God knows that we need to go step by step. It may be hard to move all the way at once, but it's important to take the next step and move again a bit later. We just need to keep moving.

So what now? Does God's calling seem overwhelming? Ask him for small steps to take in the right direction. Trust and move!

Soulfood: 1 Tim 4-6 John 5:31-47 Ps 126 Pro 24:10,


Trust and move 1

'I chose you and appointed you so that you might go and bear fruit.' John 15:16 NIV

Stepping out of our comfort zone can feel risky and scary. But God wants us to step out and do great things for his Kingdom. We tend to prefer comfortable routines and traditions, but God has so much more for our lives. Jesus says: 'I chose you and appointed you so that you might go and bear fruit - fruit that will last' (John 15:16 NIV). God has chosen us to do his work, fruitfully. That's an incredible thought. The God who knows all about us - every good and bad thought and action, every mistake, every second of our past and every detail of our future - chose us.

We each have individual gifts and skills, so God's calling is tailored for each person. We might feel like we can't do what God's calling us to do, but he equips us. We just need to trust that he'll provide and that he'll be with us at all time. The Bible says: 'So be strong and courageous! Do not be afraid and do not panic before them.
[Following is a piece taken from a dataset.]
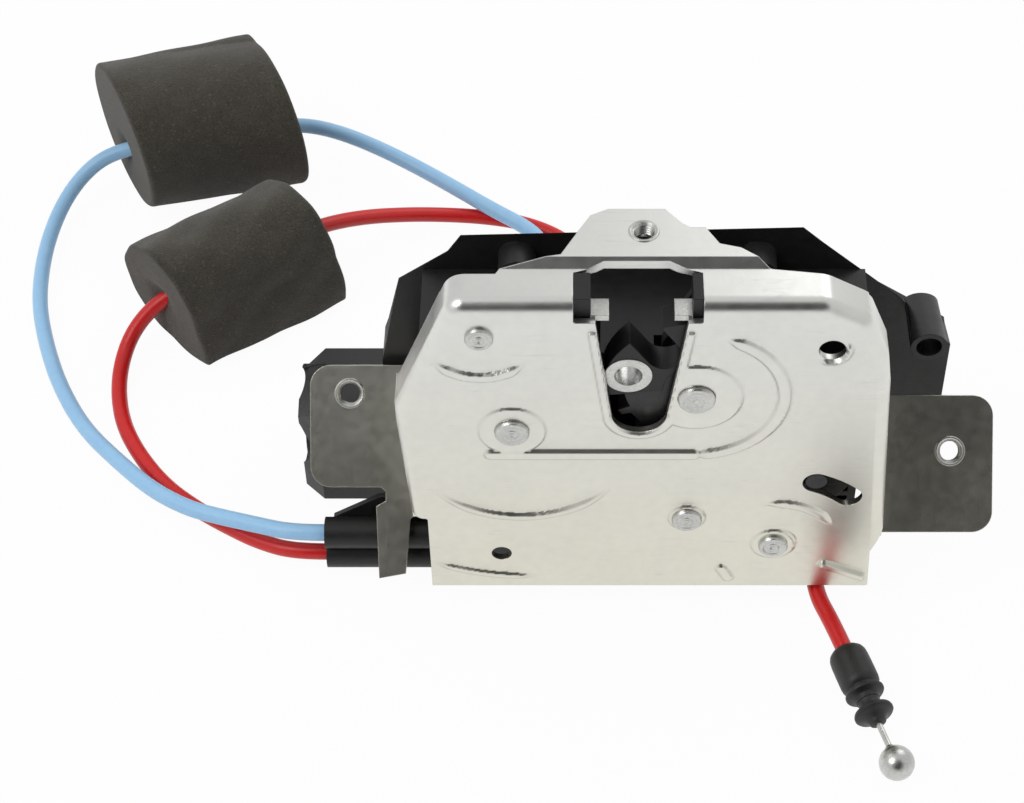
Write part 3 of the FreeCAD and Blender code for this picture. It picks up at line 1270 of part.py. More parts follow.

For the Lord your God will personally go ahead of you. He will neither fail you nor abandon you' (Deuteronomy 31:6 NLT). And that's a promise.

Once we realise that we can trust God to go ahead of us, it's easier to step out and do the things he's calling us to do.

So what now? Ask God to show you what his next step for you is, and for courage to take that step. Pray that prayer for the next few days. Go on, trust and move!